If you run a workflow from code using a session, pass parent_id and parent_name into session.run(). The toolkit uses these to set the root of the intermediate steps of the child workflow so the first step has the correct parent.
async with session_manager.session() as session:
async with session.run(
prompt,
parent_id="parent-step-uuid",
parent_name="Caller Workflow",
) as runner:
result = await runner.result(to_type=str)parent_id: The step ID of the parent (for example, the current workflow step or span that is invoking the child). The root workflow step of the child run is emitted with this as its parent.parent_name: Optional display name for the parent (for example, the workflow or function name). The function ancestry of the root uses this as the parent name for observability.
When a workflow is triggered over HTTP (such as a POST to /generate/full), the server reads request headers to set the parent for that run. If present, they are applied before the workflow starts so the root step has the correct parent.
| Header | Description |
|---|---|
workflow-parent-id |
Step ID of the parent. The root workflow step is emitted with this as its parent. |
workflow-parent-name |
Optional display name for the parent (workflow or function name). |
Example with curl:
curl -X POST http://localhost:8000/generate/full \
-H "workflow-parent-id: <parent-step-id>" \
-H "workflow-parent-name: Parent Workflow Name" \
-H "Content-Type: application/json" \
-d '{"input_message": "..."}'Use these headers when the caller (orchestrator, API gateway, or another workflow) has a step or span ID and wants the child workflow to appear under that step in traces.

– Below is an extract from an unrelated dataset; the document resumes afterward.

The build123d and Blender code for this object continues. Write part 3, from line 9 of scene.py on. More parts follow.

When your workflow calls a remote workflow (for example, by calling its /generate/full endpoint) and receives intermediate step data in the response, you can push those steps into the observability stream of the current run. That way, the steps of the remote workflow appear as part of the same trace tree.
Use the {py:meth}~nat.builder.intermediate_step_manager.IntermediateStepManager.push_intermediate_steps method from any code that runs inside the current workflow context. Pass the list of intermediate steps (for example, parsed from the remote response); they are injected into the event stream of the current run. The parent of the replayed root step is determined by how the remote was invoked: set workflow-parent-id and workflow-parent-name headers when calling the remote, or use session.run(parent_id=..., parent_name=...) when running a child workflow programmatically, so the trace tree links correctly.

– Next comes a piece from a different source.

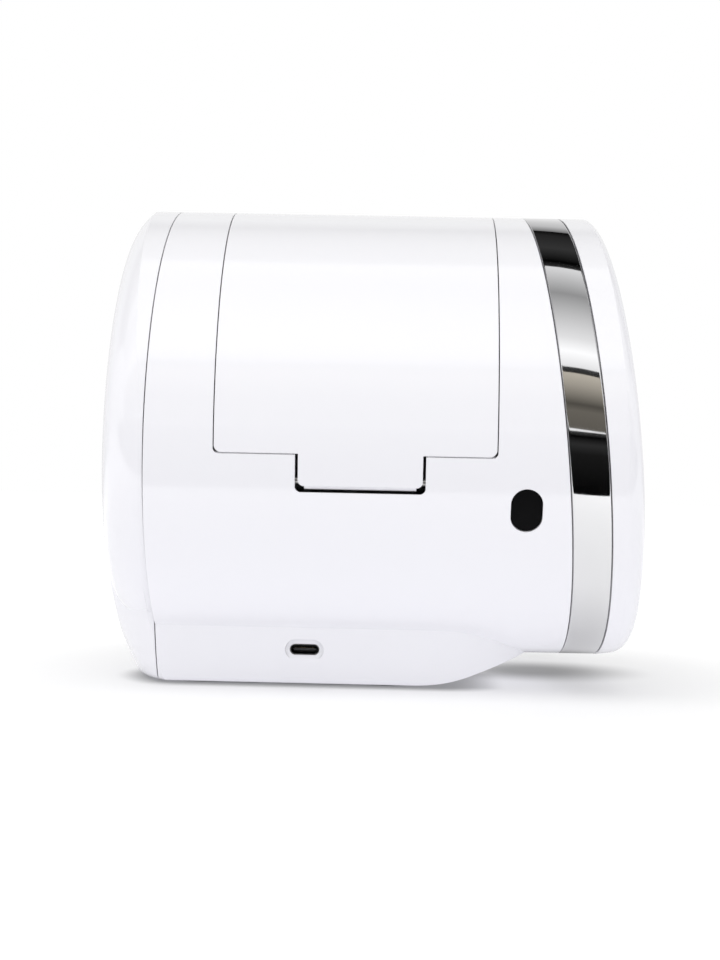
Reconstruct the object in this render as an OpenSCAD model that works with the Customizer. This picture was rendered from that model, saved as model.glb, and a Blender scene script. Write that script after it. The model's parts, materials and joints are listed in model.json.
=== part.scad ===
// Desktop thermal label printer: a tubular drum housing on a tapered foot, with a
// swing-up lid, a drop-in roll bay, a platen roller in the lid and a sprung print head.
// X runs along the drum axis towards the control disc, the hinge side is -Y, the
// label exit side is +Y, and Z is up from the surface that the rubber feet stand on.

/* [Drum] */
// Outer radius of the drum
drum_r = 70; // [66:0.5:76]
// Height of the drum axis above the table
axis_h = 80; // [79:0.5:90]
// Wall of every outer moulding
wall = 3; // [2.4:0.1:3.4]
// Visible seam between two outer mouldings
seam = 0.3; // [0.2:0.05:0.4]

/* [Lengthwise layout] */
// Seam between the left end cap and the drum housing
cap_seam_x = -64; // [-68:0.5:-62]
// Lean of that seam from upright, in degrees
cap_lean = 1.2; // [0:0.1:2]
// Turn of that seam seen from above, in degrees
cap_turn = 1.5; // [0:0.1:2]
// Left edge of the lid
lid_left_x = -45.8; // [-46.5:0.1:-45]
// Width of the lid
lid_w = 81.8; // [81:0.1:82.5]
// Distance of the trim ring from the lid, measured on the drum axis
ring_gap = 16.2; // [14:0.1:18]
// Width of the trim ring
ring_w = 11.5; // [8:0.5:14]

/* [End caps] */
// Lean of the control disc and the trim ring, in degrees
face_tilt = 6.1; // [4:0.1:8]
// Turn of the same two pieces seen from above, in degrees
face_turn = 2.6; // [1:0.1:4]
// Bulge of the control disc beyond the trim ring
face_depth = 16; // [14:0.5:18]
// Radius of the control disc's dome
face_dome_r = 381; // [340:1:420]
// Rounded edge of the control disc
face_edge_r = 5.4; // [5:0.1:7]
// Lean of the left end cap's face, in degrees
left_tilt = 2.4; // [1:0.1:3]
// Depth of the left end cap beyond its seam
left_depth = 20.4; // [19:0.1:22]
// Radius of the left end cap's dome
left_dome_r = 329; // [300:1:360]
// Rounded edge of the left end cap
left_edge_r = 16.5; // [15.5:0.1:17]

/* [Foot] */
// Half width of the foot where it leaves the drum
foot_top_y = 34.2; // [33:0.2:36]
// Half width of the foot at the bottom
foot_bottom_y = 25; // [24.5:0.2:25.4]
// Left end of the foot at the bottom
foot_left_x = -74.5; // [-75.5:0.5:-73]
// Lengthwise slope of the foot's left end, in degrees from upright
foot_left_slope = 26; // [22:1:28]
// Where the flat bottom starts to sweep up
foot_bow_x = 22; // [20:0.5:23]
// Angle of the sweep up to the drum
foot_bow_angle = 20.5; // [19:0.5:22]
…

from nat.builder.context import Context
# After calling a remote workflow (for example, /generate/full) and parsing
# the response into a list of IntermediateStep:
Context.get().intermediate_step_manager.push_intermediate_steps(remote_intermediate_steps)This is useful when you call a remote workflow and want its steps to appear under the trace of the current workflow in your observability backend, so you get one connected tree for the full request.